(Required task): Your task is to copy the lines between the line containing "What bpy script" and the line containing "NECK_RADIUS = NECK_FOOT.x", counting both of those lines, and to emit nothing more.

— Begin Information shown —

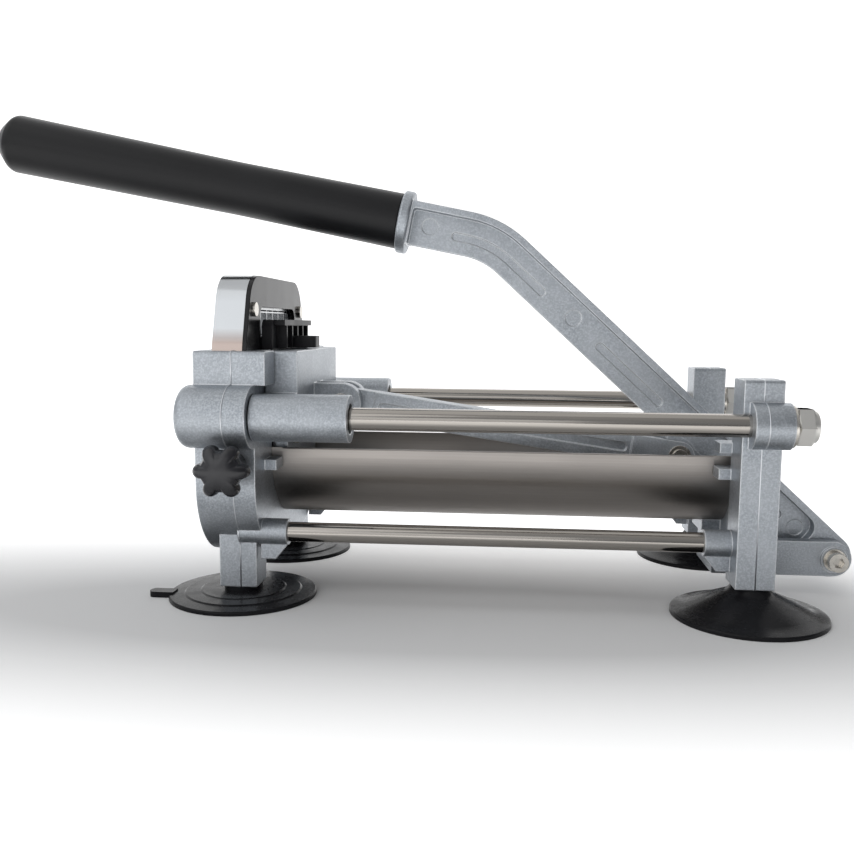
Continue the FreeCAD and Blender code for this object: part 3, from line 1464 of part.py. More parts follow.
def feet():
    front_profile = [
        ("0", "cup_hollow"),
        ("cup_radius - 6", "cup_hollow", "3"),
        ("cup_radius - 4", "0"),
        ("cup_radius", "0"),
        ("cup_radius", "cup_rim", "0.8"),
        ("front_cup_step", "cup_rim + 0.5"),
        ("front_cup_step - 1", "cup_rim + 1.1"),
        ("front_cup_step - 8", "cup_rim + 1.4"),
        ("front_cup_step - 9", "front_cup_height"),
        ("front_neck_radius", "front_cup_height + 0.2"),
        ("front_neck_radius", "front_leg_bottom"),
        ("0", "front_leg_bottom"),
    ]
    rear_profile = [
        ("0", "cup_hollow"),
        ("cup_radius - 6", "cup_hollow", "3"),
        ("cup_radius - 4", "0"),
        ("cup_radius", "0"),
        ("cup_radius", "cup_rim", "0.8"),
        ("cup_radius - 6", "cup_rim + 1.4", "20"),
        ("rear_neck_radius + 2", "rear_cup_height", "5"),
        ("rear_neck_radius", "post_bottom"),
        ("0", "post_bottom"),
    ]
    for label, side in (("near", "-"), ("far", "")):
        ear = "-1" if side else "1"
        suction_cup("suction_cup_front_" + label, "-front_leg_x", side + "front_leg_y",
                    front_profile, "front_leg_bottom", ear)
        suction_cup("suction_cup_rear_" + label, REAR_LEG_X, side + REAR_LEG_Y,
                    rear_profile, "post_bottom")
    studs = []
    for end, x, y, seat in (("front", "-front_leg_x", "front_leg_y", "front_leg_bottom"),
                            ("rear", REAR_LEG_X, REAR_LEG_Y, "post_bottom")):
        for label, side in (("near", "-"), ("far", "")):
            item = document.addObject("Part::Cylinder", "foot_stud_%s_%s" % (end, label))
            bind(item, "Radius", "cup_stud_radius")
            bind(item, "Height", "%s + cup_stud_length - cup_hollow - 1" % seat)
            bind(item, "Placement.Base.x", x)
            bind(item, "Placement.Base.y", side + y)
            bind(item, "Placement.Base.z", "cup_hollow + 1")
            studs.append(item)
    gathered("foot_studs", studs)


NODES = [
    "front_frame", "rear_frame", "upper_rod_near", "upper_rod_far", "lower_rod_near",
    "lower_rod_far", "rod_lock_nuts", "rod_washers", "lower_rod_screws", "trough",
    "cassette_frame", "cassette_band", "cassette_cover", "cassette_screws", "blade_ring",
    "blades_upright", "blades_level", "star_knob_near", "star_knob_far", "knob_stud_near",
    "knob_stud_far", "pusher_carriage", "carriage_bushes", "pusher_plate",
    "pusher_plate_screws", "carriage_pivot_screws", "lever", "grip", "link", "crank_pin",
    "crank_pin_clips", "pivot_bolt", "pivot_washers", "pivot_nut", "suction_cup_front_near",
    "suction_cup_front_far", "suction_cup_rear_near", "suction_cup_rear_far", "foot_studs",
]


def build():
    front_frame()
    rear_frame()
    for label, side in (("near", "-"), ("far", "")):
        upper_rod("upper_rod_" + label, side)
        tie_rod("lower_rod_" + label, side)
    rod_hardware()
    trough()
    cassette()
    blades()
    clamp_knob("star_knob_near", "near")
    clamp_knob("star_knob_far", "far")
    pusher_carriage()
    pusher_plate()
    yoke_screws()
    lever()
    grip()
    link()
    pivot_hardware()
    feet()
    document.recompute()


def check_and_write():
    for item in document.Objects:
        if "Invalid" in item.State or "Error" in item.State:
            raise ValueError("%s did not build: %s" % (item.Name, item.State))
    os.makedirs("parts", exist_ok=True)
    for name in NODES:
        item = document.getObjectsByLabel(name)[0]
        shape = item.Shape
        if shape.isNull() or not shape.isValid() or not shape.Solids:
            raise ValueError(name + " has no sound shape")
        shape.exportStep("parts/%s.step" % name)
        print("%-26s %2d solids %10.0f mm3" % (name, len(shape.Solids), shape.Volume))


build()
check_and_write()
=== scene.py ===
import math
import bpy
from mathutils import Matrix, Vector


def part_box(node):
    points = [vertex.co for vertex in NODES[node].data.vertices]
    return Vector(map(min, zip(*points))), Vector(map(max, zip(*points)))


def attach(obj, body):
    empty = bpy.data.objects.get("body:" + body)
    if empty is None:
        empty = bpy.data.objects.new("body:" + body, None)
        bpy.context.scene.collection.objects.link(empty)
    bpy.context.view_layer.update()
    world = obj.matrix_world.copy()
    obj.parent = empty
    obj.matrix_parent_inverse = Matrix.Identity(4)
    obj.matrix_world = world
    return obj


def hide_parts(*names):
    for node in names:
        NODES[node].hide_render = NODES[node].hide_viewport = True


bl_info = {
    "name": "French Fry Cutter",
    "version": (1, 0, 0),
    "blender": (4, 5, 0),
    "location": "View3D > Sidebar > Fry Cutter",
    "description": "Finishes and small fittings of a lever-operated french fry cutter",
    "category": "Object",
}

import bmesh
import bpy
from bpy.props import FloatProperty, FloatVectorProperty, IntProperty, PointerProperty
from mathutils import Matrix, Vector
from mathutils.bvhtree import BVHTree

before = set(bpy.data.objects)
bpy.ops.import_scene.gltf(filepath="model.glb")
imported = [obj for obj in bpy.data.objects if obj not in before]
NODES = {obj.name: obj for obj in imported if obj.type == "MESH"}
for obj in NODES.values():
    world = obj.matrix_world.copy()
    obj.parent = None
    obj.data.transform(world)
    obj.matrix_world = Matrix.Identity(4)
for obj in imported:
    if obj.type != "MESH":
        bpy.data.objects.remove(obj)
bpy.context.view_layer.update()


# Sizes and colours that a user would change

def colour(name, default, words):
    """A colour that the panel shows as a swatch."""
    return FloatVectorProperty(name=name, description=words, default=default, size=3,
                               min=0.0, max=1.0, subtype="COLOR")


def length(name, default, words):
    """A length in metres that the panel shows in the scene's units."""
    return FloatProperty(name=name, description=words, default=default, min=0.0,
                         subtype="DISTANCE", unit="LENGTH")


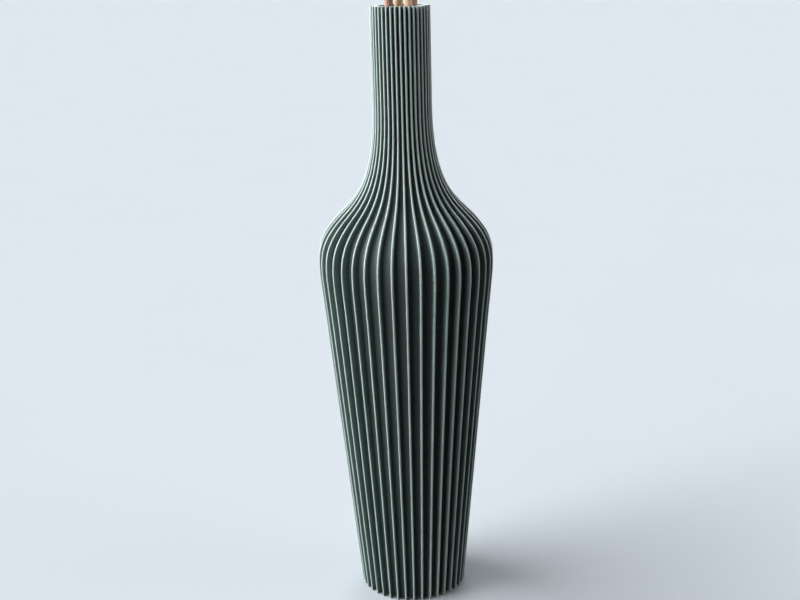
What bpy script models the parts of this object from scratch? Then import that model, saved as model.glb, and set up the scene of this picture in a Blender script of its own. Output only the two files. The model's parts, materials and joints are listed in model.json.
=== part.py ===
"""Ribbed bottle vase with three bare stems standing in its mouth.

The vase is one printed piece: a thin wall round a hollow, with a closed floor
and forty thin upright fins outside. The stems are loose and lift out.

Frame: metres, +Z up, origin at the centre of the base, one fin towards -Y.
"""

import math

import bmesh
import bpy
from mathutils import Vector

MM = 0.001

# Crest outline: what the outer edges of the fins follow, as (radius, height).
HEIGHT = 300 * MM
BASE_RADIUS = 27.4 * MM
BODY_TOP = Vector((41.3 * MM, 151 * MM))
SHOULDER_MIDDLE = Vector((32.4 * MM, 201 * MM))
NECK_FOOT = Vector((14.4 * MM, 254 * MM))
NECK_RADIUS = NECK_FOOT.x

# The shoulder leans inwards by this angle from upright where it turns from
# round to hollow. The reaches say how far each bend holds its direction.
SHOULDER_LEAN = math.radians(45)
BODY_TOP_REACH = 29 * MM
ABOVE_MIDDLE_REACH = 11.5 * MM
BELOW_MIDDLE_REACH = 20.5 * MM
NECK_FOOT_REACH = 37 * MM

# Fins: as deep and as thick as this at the neck, and a little more of both
# for each metre that the crest is further out.
FIN_COUNT = 40
NECK_FIN_DEPTH = 2.2 * MM
FIN_DEPTH_GAIN = 0.079
NECK_FIN_THICKNESS = 0.9 * MM
FIN_THICKNESS_GAIN = 0.007

WALL = 0.9 * MM
FLOOR = 2 * MM

# Straight runs of the outline are cut into few levels, bends into more.
BODY_STEPS = 4
SHOULDER_STEPS = 8
ABOVE_SHOULDER_STEPS = 7
NECK_STEPS = 2

# Stems: radius at the foot and at the tip, length, where the axis meets the
# floor, and where it passes the height of the rim.
STEM_GAP = 0.3 * MM
STEM_SIDES = 16
STEMS = {
    "stem_left": {
        "foot_radius": 2.2 * MM,
        "tip_radius": 2.05 * MM,
        "length": 360 * MM,
        "foot": (-1.4 * MM, -5 * MM),
        "mouth": (-5.0 * MM, 2.8 * MM),
        "color": (0.52, 0.36, 0.27),
    },
    "stem_middle": {
        "foot_radius": 2.2 * MM,
        "tip_radius": 2.05 * MM,
        "length": 368 * MM,
        "foot": (0.4 * MM, 2 * MM),
        "mouth": (-0.2 * MM, 8.4 * MM),
        "color": (0.62, 0.46, 0.28),
    },
    "stem_right": {
        "foot_radius": 3.2 * MM,
        "tip_radius": 3.05 * MM,
        "length": 352 * MM,
        "foot": (1.8 * MM, -12 * MM),
        "mouth": (5.1 * MM, -4.5 * MM),
        "color": (0.56, 0.36, 0.20),
    },
}

VASE_COLOR = (0.080, 0.115, 0.107)
PLASTIC_ROUGHNESS = 0.45
BARK_ROUGHNESS = 0.7

# Edges that turn by more than this are drawn sharp.
VASE_SHARP_ANGLE = math.radians(30)
STEM_SHARP_ANGLE = math.radians(40)


def clear_scene():
    """Remove every object, so that the model starts from nothing."""
    for item in list(bpy.data.objects):
        bpy.data.objects.remove(item, do_unlink=True)


def make_material(name, color, roughness):
    """Principled material of one plain colour."""
    material = bpy.data.materials.new(name)
    material.use_nodes = True
    shader = material.node_tree.nodes["Principled BSDF"]
    shader.inputs["Base Color"].default_value = (*color, 1)
    shader.inputs["Roughness"].default_value = roughness
    shader.inputs["Metallic"].default_value = 0
    return material


def bend(start, start_way, end, end_way, steps):
    """Points of a cubic curve after its start, from its ends and their handles."""
    first_handle = start + start_way
    last_handle = end - end_way
    points = []
    for step in range(1, steps + 1):
        t = step / steps
        s = 1 - t
        points.append(
            s**3 * start
            + 3 * s**2 * t * first_handle
            + 3 * s * t**2 * last_handle
            + t**3 * end
        )
    return points


def crest_outline():
    """(radius, height) of the fin crests, from the base up to the rim."""
    base = Vector((BASE_RADIUS, 0))
    body_way = (BODY_TOP - base).normalized()
    lean_way = Vector((-math.sin(SHOULDER_LEAN), math.cos(SHOULDER_LEAN)))
    neck_way = Vector((0, 1))
    rim = Vector((NECK_RADIUS, HEIGHT))
    outline = [base.lerp(BODY_TOP, step / BODY_STEPS) for step in range(BODY_STEPS + 1)]
    outline += bend(
        BODY_TOP,
        body_way * BODY_TOP_REACH,
        SHOULDER_MIDDLE,
        lean_way * BELOW_MIDDLE_REACH,
        SHOULDER_STEPS,
    )
    outline += bend(
        SHOULDER_MIDDLE,
        lean_way * ABOVE_MIDDLE_REACH,
        NECK_FOOT,
        neck_way * NECK_FOOT_REACH,
        ABOVE_SHOULDER_STEPS,
    )
    outline += [NECK_FOOT.lerp(rim, step / NECK_STEPS) for step in range(1, NECK_STEPS + 1)]
    return outline


def valley_radius(crest):
    """Radius of the wall between the fins where the crests are at this radius."""
    return crest - NECK_FIN_DEPTH - FIN_DEPTH_GAIN * (crest - NECK_RADIUS)


def inner_radius(crest):
    """Radius of the hollow where the crests are at this radius."""
    return valley_radius(crest) - WALL


def fin_section(crest):
    """Four corners of each fin in plan, anticlockwise from above, fin by fin."""
    half = (NECK_FIN_THICKNESS + FIN_THICKNESS_GAIN * (crest - NECK_RADIUS)) / 2
    root = math.sqrt(valley_radius(crest) ** 2 - half**2)
    tip = math.sqrt(crest**2 - half**2)
    points = []
    for fin in range(FIN_COUNT):
        angle = math.tau * fin / FIN_COUNT
        outward = Vector((math.sin(angle), -math.cos(angle)))
        sideways = Vector((math.cos(angle), math.sin(angle)))
        points.append(root * outward - half * sideways)
        points.append(tip * outward - half * sideways)
        points.append(tip * outward + half * sideways)
        points.append(root * outward + half * sideways)
    return points


def round_section(radius):
    """One point behind each fin, anticlockwise from above."""
    angles = [math.tau * fin / FIN_COUNT for fin in range(FIN_COUNT)]
    return [Vector((radius * math.sin(angle), -radius * math.cos(angle))) for angle in angles]


def add_ring(shape, section, height):
    """Vertices of one section at one height."""
    return [shape.verts.new((point.x, point.y, height)) for point in section]


def join_rings(shape, low, high):
    """Band of quads between two rings of equal length, facing outwards."""
    count = len(low)
    for index in range(count):
        after = (index + 1) % count
        shape.faces.new((low[index], low[after], high[after], high[index]))


def cap_ring(shape, fins, ring, upwards):
    """Flat end between the finned outline and the round ring inside it."""
    for fin in range(FIN_COUNT):
        after = (fin + 1) % FIN_COUNT
        left_root, left_tip, right_tip, right_root = fins[4 * fin : 4 * fin + 4]
        next_root = fins[4 * after]
        fin_end = [ring[fin], left_root, left_tip, right_tip, right_root]
        wall_end = [ring[fin], right_root, next_root, ring[after]]
        for corners in (fin_end, wall_end):
            shape.faces.new(corners if upwards else corners[::-1])


def build_vase(collection):
    """Loft the vase: finned outside, round inside, closed floor, open neck.

    The sections are unlike each other, because a fin keeps nearly the same
    thickness while the radius changes threefold, so the loft is made by hand.
    """
    outline = crest_outline()
    floor_crest = BASE_RADIUS + (BODY_TOP.x - BASE_RADIUS) * FLOOR / BODY_TOP.y
    inner_outline = [Vector((floor_crest, FLOOR))] + outline[1:]

    shape = bmesh.new()
    outside = [add_ring(shape, fin_section(point.x), point.y) for point in outline]
    inside = [
        add_ring(shape, round_section(inner_radius(point.x)), point.y)
        for point in inner_outline
    ]
    underside = add_ring(shape, round_section(inner_radius(BASE_RADIUS)), 0)

    for low, high in zip(outside, outside[1:]):
        join_rings(shape, low, high)
    for low, high in zip(inside, inside[1:]):
        join_rings(shape, low[::-1], high[::-1])
    cap_ring(shape, outside[-1], inside[-1], True)
    cap_ring(shape, outside[0], underside, False)
    shape.faces.new(underside[::-1])
    shape.faces.new(inside[0])

    mesh = bpy.data.meshes.new("ribbed_vase")
    shape.to_mesh(mesh)
    shape.free()
    mesh.shade_smooth()
    mesh.set_sharp_from_angle(angle=VASE_SHARP_ANGLE)
    vase = bpy.data.objects.new("ribbed_vase", mesh)
    vase.data.materials.append(make_material("green_print", VASE_COLOR, PLASTIC_ROUGHNESS))
    collection.objects.link(vase)
    return vase


def build_stem(name, stem, collection):
    """Slightly tapered round stem, its origin on its axis at its foot."""
    foot = Vector((*stem["foot"], FLOOR + STEM_GAP))
    way = (Vector((*stem["mouth"], HEIGHT)) - foot).normalized()
    foot.z += stem["foot_radius"] * math.hypot(way.x, way.y)
    shape = bmesh.new()
    bmesh.ops.create_cone(
        shape,
        cap_ends=True,
        segments=STEM_SIDES,
        radius1=stem["foot_radius"],
        radius2=stem["tip_radius"],
        depth=stem["length"],
    )
    bmesh.ops.translate(shape, verts=shape.verts, vec=(0, 0, stem["length"] / 2))
    mesh = bpy.data.meshes.new(name)
    shape.to_mesh(mesh)
    shape.free()
    mesh.shade_smooth()
    mesh.set_sharp_from_angle(angle=STEM_SHARP_ANGLE)
    item = bpy.data.objects.new(name, mesh)
    item.location = foot
    item.rotation_mode = "QUATERNION"
    item.rotation_quaternion = way.to_track_quat("Z", "Y")
    item.data.materials.append(make_material(name + "_bark", stem["color"], BARK_ROUGHNESS))
    collection.objects.link(item)
    return item


def main():
    """Build the vase and its stems in a collection of their own."""
    clear_scene()
    collection = bpy.data.collections.new("ribbed_bottle_vase")
    bpy.context.scene.collection.children.link(collection)
    build_vase(collection)
    for name, stem in STEMS.items():
        build_stem(name, stem, collection)


main()
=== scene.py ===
"""Printed bottle vase with deep upright fins and three bare stems, on a pale stage.

Laid out as an add-on: each operator builds one piece or one group of like
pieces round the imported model, and the panel in the 3D view's sidebar lists them.
"""

import json
import math

import bpy
import numpy as np
from bpy.props import FloatProperty, FloatVectorProperty, IntProperty, PointerProperty
from mathutils import Matrix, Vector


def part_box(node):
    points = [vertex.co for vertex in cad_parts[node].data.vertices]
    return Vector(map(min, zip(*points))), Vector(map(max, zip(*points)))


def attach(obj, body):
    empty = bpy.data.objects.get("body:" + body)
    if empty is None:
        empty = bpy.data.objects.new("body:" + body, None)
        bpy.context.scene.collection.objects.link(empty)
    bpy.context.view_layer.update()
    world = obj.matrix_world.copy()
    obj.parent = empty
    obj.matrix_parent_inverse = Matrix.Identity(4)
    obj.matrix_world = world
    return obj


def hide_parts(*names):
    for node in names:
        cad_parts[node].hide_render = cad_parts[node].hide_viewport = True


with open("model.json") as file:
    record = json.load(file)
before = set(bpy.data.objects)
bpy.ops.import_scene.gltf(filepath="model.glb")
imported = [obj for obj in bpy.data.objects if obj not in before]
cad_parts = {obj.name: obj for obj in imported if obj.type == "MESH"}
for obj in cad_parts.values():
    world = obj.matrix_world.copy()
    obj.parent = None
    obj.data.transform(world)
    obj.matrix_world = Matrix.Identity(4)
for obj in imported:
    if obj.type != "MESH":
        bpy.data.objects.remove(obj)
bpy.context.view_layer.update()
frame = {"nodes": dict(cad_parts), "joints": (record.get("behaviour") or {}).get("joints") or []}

bl_info = {
    "name": "Ribbed Bottle Vase",
    "version": (1, 0, 0),
    "blender": (4, 5, 0),
    "location": "View3D > Sidebar > Vase",
    "description": "Printed bottle vase with deep fins, bare stems and a pale stage",
    "category": "Add Mesh",
}

MM = 0.001
VASE_LOW, VASE_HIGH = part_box("ribbed_vase")
STEM_BODIES = {
    "stem_left": "left_stem",
    "stem_middle": "middle_stem",
    "stem_right": "right_stem",
}
STEM_SLOTS = {
    "stem_left": "pink_tan_bark",
    "stem_middle": "straw_bark",
    "stem_right": "orange_tan_bark",
}

# Rows of points along each stretch of the vase's outline.
FLARE_ROWS = 13
ROUND_BEND_ROWS = 27
HOLLOW_BEND_ROWS = 25
NECK_ROWS = 8

# Rows along a stem, points round it and leaf scars on it.
STEM_ROWS = 181
STEM_COLUMNS = 40
STEM_SCARS = 8
SCAR_LENGTH = 1.3 * MM

# The flank's outer points stand off the round tip and the fillet by this.
FLANK_HOLD = 0.15 * MM

# Noise scales, in waves for each metre.
GRAIN = 2600.0
SPECKS = 1500.0
STREAKS = 900.0
DRIFT = 90.0
PATCHES = 60.0
AREAS = 22.0

# Stage, in metres. The floor lies just under the base, so the two don't coincide.
FLOOR_RADIUS = 14
FLOOR_DROP = 0.02 * MM
BACKDROP_RADIUS = 13
BACKDROP_DEPTH = 24
STAGE_SIDES = 96
SENSOR_WIDTH = 36
LIGHT_TINT = (0.97, 0.99, 1.0)
ROOM_TINT = (0.88, 0.93, 1.0)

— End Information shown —

(Task result):
What bpy script models the parts of this object from scratch? Then import that model, saved as model.glb, and set up the scene of this picture in a Blender script of its own. Output only the two files. The model's parts, materials and joints are listed in model.json.
=== part.py ===
"""Ribbed bottle vase with three bare stems standing in its mouth.

The vase is one printed piece: a thin wall round a hollow, with a closed floor
and forty thin upright fins outside. The stems are loose and lift out.

Frame: metres, +Z up, origin at the centre of the base, one fin towards -Y.
"""

import math

import bmesh
import bpy
from mathutils import Vector

MM = 0.001

# Crest outline: what the outer edges of the fins follow, as (radius, height).
HEIGHT = 300 * MM
BASE_RADIUS = 27.4 * MM
BODY_TOP = Vector((41.3 * MM, 151 * MM))
SHOULDER_MIDDLE = Vector((32.4 * MM, 201 * MM))
NECK_FOOT = Vector((14.4 * MM, 254 * MM))
NECK_RADIUS = NECK_FOOT.x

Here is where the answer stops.